REGINA COELI
II Domingo de Pascua o de la Divina Misericordia, 7 de abril 2013

¡Queridos hermanos y hermanas! ¡Buenos días!

En este domingo que concluye la Octava de Pascua renuevo a todos la felicitación pascual con las palabras mismas de Jesús Resucitado: "¡Paz a vosotros!" (Jn 20, 19.21.26). No es un saludo ni una sencilla felicitación: es un don; más aún, el don precioso que Cristo ofrece a sus discípulos después de haber pasado a través de la muerte y los infiernos. Da la paz, como había prometido: "La paz os dejo, mi paz os doy; no os la doy yo como la da el mundo" (Jn 14, 27). Esta paz es el fruto de la victoria del amor de Dios sobre el mal, es el fruto del perdón. Y es justamente así: la verdadera paz, la paz profunda, viene de tener experiencia de la misericordia de Dios. Hoy es el domingo de la Divina Misericordia, por voluntad del beato Juan Pablo II, que cerró los ojos a este mundo precisamente en las vísperas de esta celebración.

El Evangelio de Juan nos refiere que Jesús se apareció dos veces a los Apóstoles, encerrados en el Cenáculo: la primera, la tarde misma de la Resurrección, y en aquella ocasión no estaba Tomás, quien dijo: si no veo y no toco, no creo. La segunda vez, ocho días después, estaba también Tomás. Y Jesús se dirigió precisamente a él, le invitó a mirar las heridas, a tocarlas; y Tomás exclamó: "¡Señor mío y Dios mío!" (Jn 20, 28). Entonces Jesús dijo: "¿Porque me has visto has creído? Bienaventurados los que crean sin haber visto" (v. 29). ¿Y quiénes eran los que habían creído sin ver? Otros discípulos, otros hombres y mujeres de Jerusalén que, aún no habiendo encontrado a Jesús Resucitado, creyeron por el testimonio de los Apóstoles y de las mujeres. Esta es una palabra muy importante sobre la fe; podemos llamarla la bienaventuranza de la fe. Bienaventurados los que no han visto y han creído: ¡ésta es la bienaventuranza de la fe! En todo tiempo y en todo lugar son bienaventurados aquellos que, a través de la Palabra de Dios, proclamada en la Iglesia y testimoniada por los cristianos, creen que Jesucristo es el amor de Dios encarnado, la Misericordia encarnada. ¡Y esto vale para cada uno de nosotros!
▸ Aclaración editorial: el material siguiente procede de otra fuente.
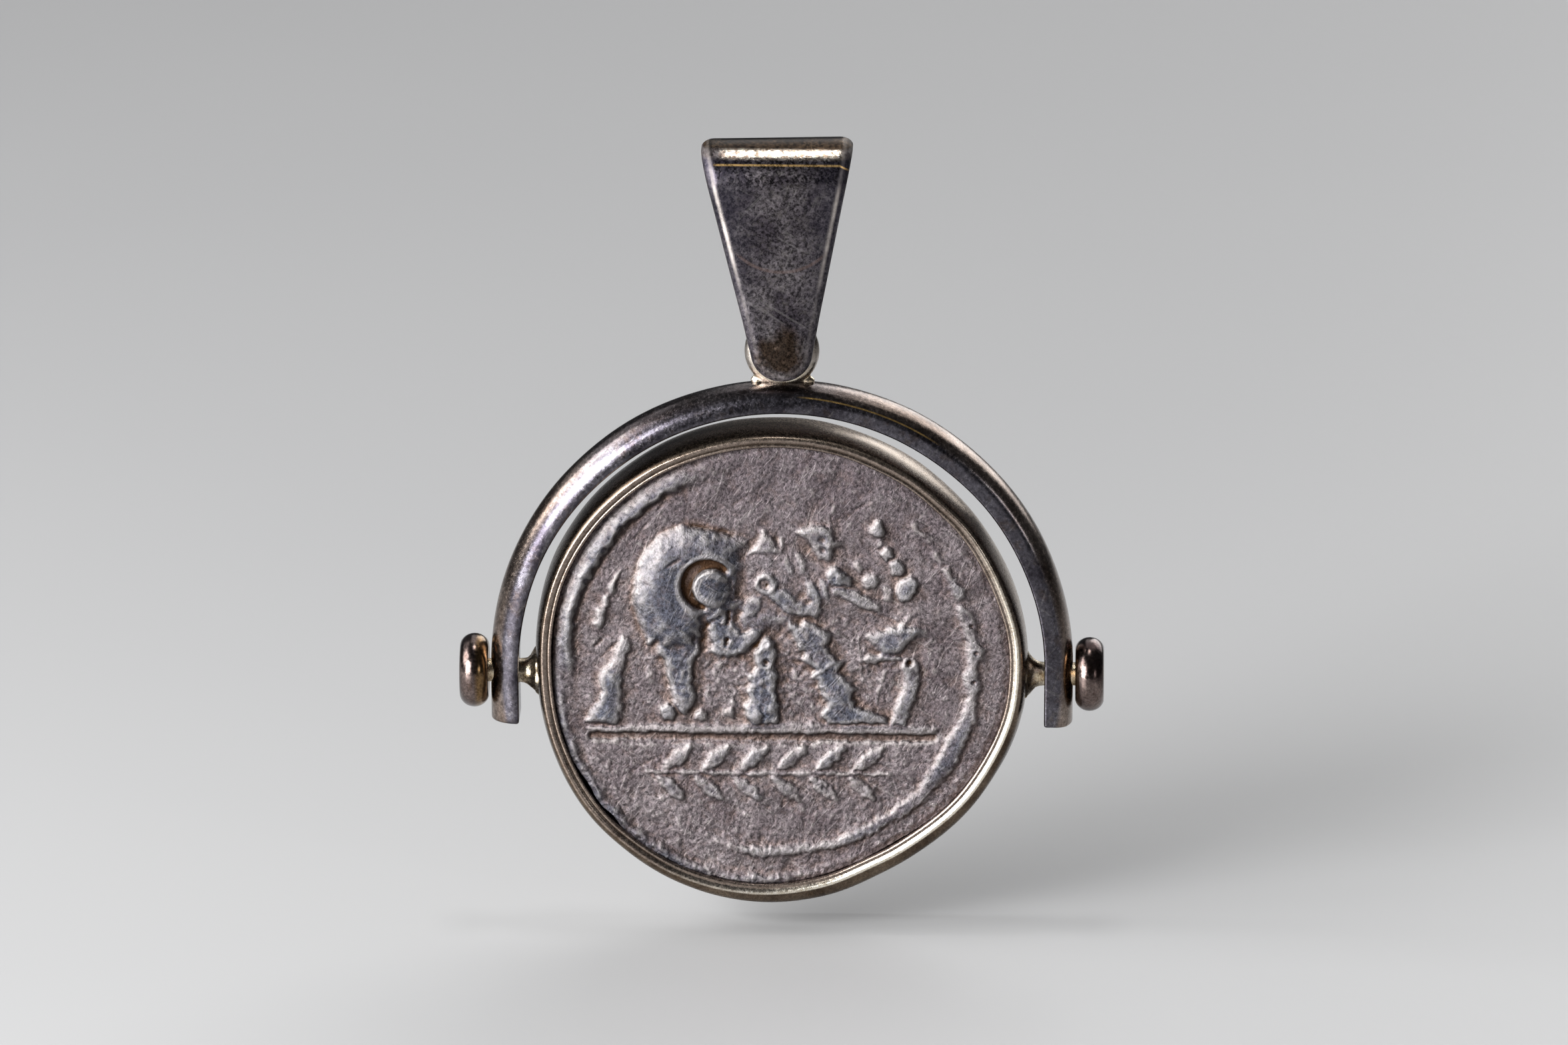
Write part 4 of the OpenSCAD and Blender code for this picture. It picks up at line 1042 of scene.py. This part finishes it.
# The edges are painted bright where the face turns over, and along the middle of the edge: partly worn
# silver and partly painted highlight. The turn-over line fades towards the tongues and up on the fold.
edge = attribute(tree, "edge")
turn_over = maths(tree, "MULTIPLY", stretch(tree, edge, 0.02, 0.10), stretch(tree, edge, 0.26, 0.14))
edge_sheen_and_wear = maths(tree, "MULTIPLY", turn_over, stretch(tree, skin["Patches"], 0, 1, 0.35, 1.0))
pin_height = post_z + pin_z * MM
above_tongue = stretch(tree, place_z, pin_height + 2.4 * MM, pin_height + 5.0 * MM, 0.10, 1.0)
below_fold = stretch(tree, place_z, fold_place_z + 0.3 * MM, fold_place_z - 0.7 * MM, 0.15, 1.0)
above_tongue = maths(tree, "MULTIPLY", above_tongue, below_fold)
edge_sheen_and_wear = maths(tree, "MULTIPLY", edge_sheen_and_wear, above_tongue)
middle_line = stretch(tree, edge, 0.9, 1.0, 0.0, 0.45)
rubbed = maths(tree, "MAXIMUM", edge_sheen_and_wear, middle_line)
colour = blend(tree, rubbed, colour, (0.74, 0.67, 0.62, 1))
stain_away = distance_from(tree, place, pin_height - 0.3 * MM)
ragged_away = maths(tree, "ADD", stretch(tree, skin["Patches"], 0, 1, -0.25 * MM, 0.25 * MM), stain_away)
stain = stretch(tree, ragged_away, 1.15 * MM, 0.65 * MM, 0.0, 0.92)
stain_colour = blend(tree, 0.9, (0.040, 0.026, 0.017, 1), speckle, "OVERLAY")
colour = blend(tree, stain, colour, stain_colour)
# A faint lighter arc across the face.
arc_mid, arc_r = post_z + 19.5 * MM, 2.43 * MM
arc_away = maths(tree, "ABSOLUTE", maths(tree, "SUBTRACT", distance_from(tree, place, arc_mid), arc_r))
arc_low = stretch(tree, place_z, post_z + 17.95 * MM, post_z + 17.6 * MM)
arc = maths(tree, "MULTIPLY", stretch(tree, arc_away, 0.09 * MM, 0.03 * MM, 0.0, 0.45), arc_low)
colour = blend(tree, arc, colour, (0.20, 0.14, 0.125, 1))
rough_face = stretch(tree, skin["Grain"], 0.3, 0.7, 0.20, 0.38)
rough = maths(tree, "MULTIPLY", rough_face, stretch(tree, worn, 0, 1, 1.0, 0.5))
edge_dull = maths(tree, "MULTIPLY", stretch(tree, edge, 0.02, 0.10),
    stretch(tree, above_tongue, 0.2, 1.0, 0.30, 0.0))
rough = maths(tree, "ADD", rough, edge_dull)
finish_silver(tree, skin, colour, rough, 0.4, 0.03)
bail.data.materials.append(dark_silver)
pin.data.materials.append(dark_silver)

# Floor, light and camera
# A plain pale floor just below the hanging coin, soft boxes above, to the left and to the right,
# and a long lens looking down a little.
hang_height = 10.65
bpy.ops.mesh.primitive_plane_add(size=4, location=(0, 0.8, post_z - hang_height * MM))
floor = settled("floor")
pale = bpy.data.materials.new("pale_floor")
pale.use_nodes = True
tree = pale.node_tree
shader = tree.nodes["Principled BSDF"]
place = add(tree, "ShaderNodeTexCoord").outputs["Object"]
cloudy = add(tree, "ShaderNodeTexNoise", {"Vector": place, "Scale": 9.0, "Detail": 3.0})
colour = blend(tree, cloudy.outputs["Fac"], (0.33, 0.33, 0.335, 1), (0.37, 0.37, 0.37, 1))
tree.links.new(colour, shader.inputs["Base Color"])
shader.inputs["Roughness"].default_value = 0.45
floor.data.materials.append(pale)

middle = Vector((post_x, 0, post_z + 4 * MM))
for name, from_middle, size, power in (
        ("box_above", (0.0, 0.0, 0.30), 0.05, 0.14),
        ("box_left", (-0.218, -0.228, 0.100), 0.17, 2.9),
        ("box_upper_left", (-0.25, -0.05, 0.16), 0.18, 1.0),
        ("box_right", (0.20, -0.22, 0.06), 0.03, 0.05),
        ("box_back", (0.06, 0.24, 0.30), 0.32, 0.32),
        ("box_back_left", (-0.24, 0.11, 0.22), 0.20, 0.10),
        ("box_back_right", (0.13, 0.25, 0.14), 0.20, 0.38)):
    bpy.ops.object.light_add(type="AREA", location=middle + Vector(from_middle))
    lamp = bpy.context.object
    lamp.name = name
    lamp.rotation_euler = (-Vector(from_middle)).to_track_quat("-Z", "Y").to_euler()
    lamp.data.size = size
    lamp.data.energy = power
world = bpy.data.worlds.new("studio")
world.use_nodes = True
world.node_tree.nodes["Background"].inputs["Color"].default_value = (0.9, 0.93, 1.0, 1)
world.node_tree.nodes["Background"].inputs["Strength"].default_value = 0.06
bpy.context.scene.world = world
bpy.context.scene.view_settings.view_transform = "Standard"

# The photograph takes in 63.6 mm across at the pendant, at 37 pixels to the mm.
rise = math.radians(15)
turn = math.radians(1.5)
distance = 0.6
view_width = 63.595
film_width = 36
right = Vector((math.cos(turn), math.sin(turn), 0))
up = Vector((-math.sin(turn) * math.sin(rise), math.cos(turn) * math.sin(rise), math.cos(rise)))
toward = Vector((math.sin(turn) * math.cos(rise), -math.cos(turn) * math.cos(rise), math.sin(rise)))
aim = Vector((post_x, 0, post_z)) + 0.081 * MM * right + 6.054 * MM * up
bpy.ops.object.camera_add(location=aim + distance * toward, rotation=(math.pi / 2 - rise, 0, turn))
camera = bpy.context.object
camera.data.sensor_width = film_width
camera.data.lens = film_width * distance / (view_width * MM)
camera.data.clip_start = 0.01
bpy.context.scene.camera = camera
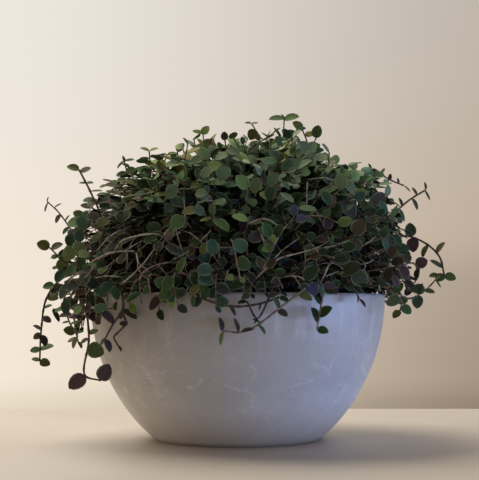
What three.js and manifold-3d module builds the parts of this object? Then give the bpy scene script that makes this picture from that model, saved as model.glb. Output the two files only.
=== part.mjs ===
// A potted turtle vine: a small-leaved creeper that makes a dense mound and trails over the rim of a
// wide, stone-look bowl. Millimetres, +Z up, with the origin in the middle of the bowl's foot, on the
// surface it stands on. The side seen in the photograph faces -Y, and +X is to its right.
import * as THREE from "three";
import { mergeVertices } from "three/addons/utils/BufferGeometryUtils.js";
import Module from "manifold-3d";

const wasm = await Module();
wasm.setup();

// Driving dimensions of the bowl
const RIM_RADIUS = 125;
const BOWL_HEIGHT = 122;
const FOOT_RADIUS = 69.5;
const WALL = 6;
const FLOOR = 9;
const FOOT_BEVEL = 1.2;
const FLOOR_CORNER = 6;
const BOWL_SIDES = 32;
const BOWL_RINGS = 8;

// Driving dimensions of the soil
const SOIL_EDGE_DROP = 4;
const SOIL_CROWN = 12;
const SEAT_GAP = 0.5;

// The mound of leaves: its outside, its inner body, and the leaves and sprigs on that body
const DOME_LEFT = 157;
const DOME_RIGHT = 148;
const DOME_DEPTH = 136;
const DOME_HEIGHT = 138;
const ROUND_POWER = 2.05;
const SQUARE_POWER = 2.55;
const CORE_SHARE = 0.84;
const CORE_RADIUS = 116;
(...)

A los Apóstoles Jesús dio, junto a su paz, el Espíritu Santo para que pudieran difundir en el mundo el perdón de los pecados, ese perdón que sólo Dios puede dar y que costó la Sangre del Hijo (cf. Jn 20, 21-23). La Iglesia ha sido enviada por Cristo Resucitado a trasmitir a los hombres la remisión de los pecados, y así hacer crecer el Reino del amor, sembrar la paz en los corazones, a fin de que se afirme también en las relaciones, en las sociedades, en las instituciones. Y el Espíritu de Cristo Resucitado expulsa el temor del corazón de los Apóstoles y les impulsa a salir del Cenáculo para llevar el Evangelio. ¡Tengamos también nosotros más valor para testimoniar la fe en el Cristo Resucitado! ¡No debemos temer ser cristianos y vivir como cristianos! Debemos tener esta valentía de ir y anunciar a Cristo Resucitado, porque Él es nuestra paz, Él ha hecho la paz con su amor, con su perdón, con su sangre, con su misericordia.

Queridos amigos, esta tarde celebraré la Eucaristía en la basílica de San Juan de Letrán, que es la Catedral del Obispo de Roma. Roguemos juntos a la Virgen María para que nos ayude, a obispo y pueblo, a caminar en la fe y en la caridad, confiados siempre en la misericordia del Señor: Él siempre nos espera, nos ama, nos ha perdonado con su sangre y nos perdona cada vez que acudimos a Él a pedir el perdón. ¡Confiemos en su misericordia!